In the beginning there was SunOS...

I'm enjoying a renewal of enthusiasm for Solaris, and this posting marks the beginning of a blog tracking the things I'm working on and exploring. I've use Solaris professionally for more than ten years from both Systems Administration and Systems Engineering perspectives. Six of those years I spent working in various roles at Sun Microsystems; a journey I'm grateful for as I learned more in those years than I would have elsewhere.

For a significant portion of those six years I was increasingly frustrated by how much ground Linux made on Solaris' lead. Linux has its place, and I'm certainly not anti-Linux or anti-OSS. In fact, quite the opposite. I've been tinkering with Linux since 1992, and use it regularly at not-for-profit site I volunteer at. For many years it was primary workstation (Fedora / Red Hat) so I've spent years observing Linux in both a server and workstation role.

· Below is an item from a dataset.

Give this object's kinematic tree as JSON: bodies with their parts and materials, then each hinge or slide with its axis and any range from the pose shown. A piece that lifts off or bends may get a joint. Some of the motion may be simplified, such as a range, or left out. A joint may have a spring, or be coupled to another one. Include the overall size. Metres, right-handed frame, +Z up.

I'm no longer using the Linux workstation which served me the past few years. I've fallen in love with Mac OS-X and never looked back. I don't expect to write much about Mac OS because in itself it doesn't stand out. That's the whole point - after using my Mac I talk more about what I've done than how I did it. Interesting paradigm shift.

With the advent of Solaris 10 I firmly believe the Solaris has taken another evolutionary leap which seem to leverage the best of both Open and Closed source development models. I think this evolution is important as it shows what can be done when extremism is curbed for practicality. Solaris 10 found a sweet spot which I hope to write more about.

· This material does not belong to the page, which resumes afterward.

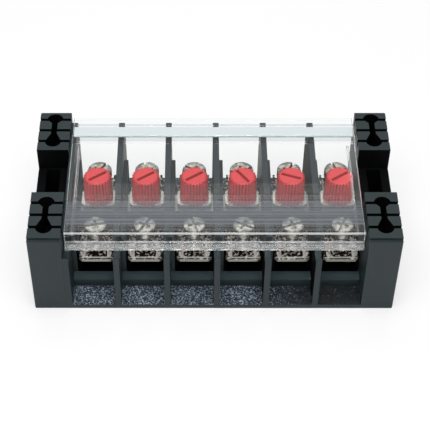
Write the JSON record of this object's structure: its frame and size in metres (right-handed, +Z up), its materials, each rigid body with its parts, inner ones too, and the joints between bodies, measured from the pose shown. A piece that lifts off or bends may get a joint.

I'm now working as a consultant for a large UNIX shop in my area and working on some exciting technologies. My primary interest is in large scale UNIX infrastructure, so expect to see a lot of content focused on things like Directory Server, Consolidation, Automation, Resource Management, RBAC, and much more.

So there you have it... A brief introduction to me, and the intended content of this blog. I've been notoriously lousy at keeping blogs up to date, but not for lack of good intent.